Fueron los primeros treinta minutos más incómodos de mi vida, porque no me atrevía a romper el hielo con alguna de las pocas frases que había memorizado durante el pasado fin de semana; tenía la certeza de que la conversación moriría cuando ella me respondiera con palabras que yo no iba a entender; además de que mi velocidad para encontrar palabras en mi gordo diccionario era el de una tortuga coja, la profesora Greta estaba con una tranquilidad tan evidente que hacía entender que no tenía el mínimo interés de trabajar por fuera del aula.
Ya completaba siete días en Viena y había aprendido que los tranvías pasaban en horarios tan puntuales por la esquina de mi residencia, que podía salir con dos minutos de anticipación para no tener que congelarme en la parada. Por eso, un día después de descubrir que mi adorable profesora de alemán sería también mi compañera de viaje cotidiano, preferí salir diez minutos más tarde de lo habitual para evitar un nuevo y desagradable encuentro con ella.

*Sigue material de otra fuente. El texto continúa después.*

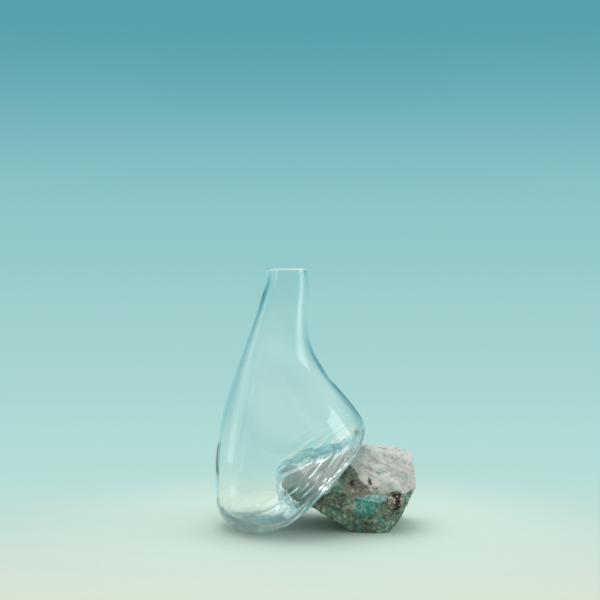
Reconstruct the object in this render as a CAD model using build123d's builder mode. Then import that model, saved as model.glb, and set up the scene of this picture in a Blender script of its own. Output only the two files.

Ingenuo fui.
Me la encontré otra vez de golpe y me saludó con la misma temperatura de mi roja nariz. Nunca supe si ella estaba en ese vagón porque tuvo la misma estrategia mía, o porque, simplemente, se retrasó al olvidar algún medicamento que pudiera tomar alguien que bordeaba su tercera edad; me inclino por la segunda opción, porque era obvio que yo le era irrelevante por completo.
Noté que, esta vez, había más sillas disponibles, pero mi intuición me dijo que mi proceso educativo empeoraría si me hacía en otro lado, así que me senté de nuevo en su frente para comenzar los segundos treinta minutos más incómodos de mi vida. Ella, de nuevo, se dedicó a mirar a través del vidrió cómo la nieve se convertía en barro, mientras, de vez en cuando, sacaba de su cartera un pañuelo blanco que utilizaba para sonarse lo mocos con unas ganas que yo nunca le había visto a alguien: doblaba el pañuelo y lo guardaba en la cartera; lo sacaba de nuevo para sonarse por el lado limpio con más fuerzas que la vez anterior, y lo guardaba otra vez.
Yo me dedicaba a escuchar el zumbar de su nariz y también a repasar juicioso la tarea del día anterior. Una vez más me tenté en decirle algo, pero la timidez, que en ese momento de mi vida era una de mis principales características, no me dejó; así que sólo esperé a que llegáramos al destino sin pronunciar palabra. Pero no sólo eran tortuosos los minutos dentro del tranvía, sino, peor aún, los que tenía que pasar al bajarme con ella.
El tren rojo nos dejaba en la parada 72 justo al frente de La Ópera, teniendo que caminar tres calles más, atravesando la opernring, para llegar a un clásico edificio de la ciudad perteneciente a la Universidad de Viena, en cuyas salas se dictaban variados cursos de idiomas, entre ellos el nativo alemán. Mientras caminábamos al mismo destino, no sabía si fugarme, si escoltarla o caminar junto a su paso lento; era una indecisión acorde a mi tardía definición del carácter y mi completo desajuste por la llegada a una cultura tan distante.
Pasaron algunos días sintiéndome el patito feo de la clase que no lograba ningún avance significativo en el aprendizaje; y seguí haciendo todo lo posible por evitar los encuentros con la querida profesora Greta en el camino. Hasta que un martes, al entrar al salón, noté que ella no estaba. Había otra profesora en su reemplazo. Con algunas palabras y algunos gestos de pantomima, alguien me dijo que la habían trasladado de curso en el mismo edificio. La profesora Greta fue enviada al sexto piso para que dictara clases de español.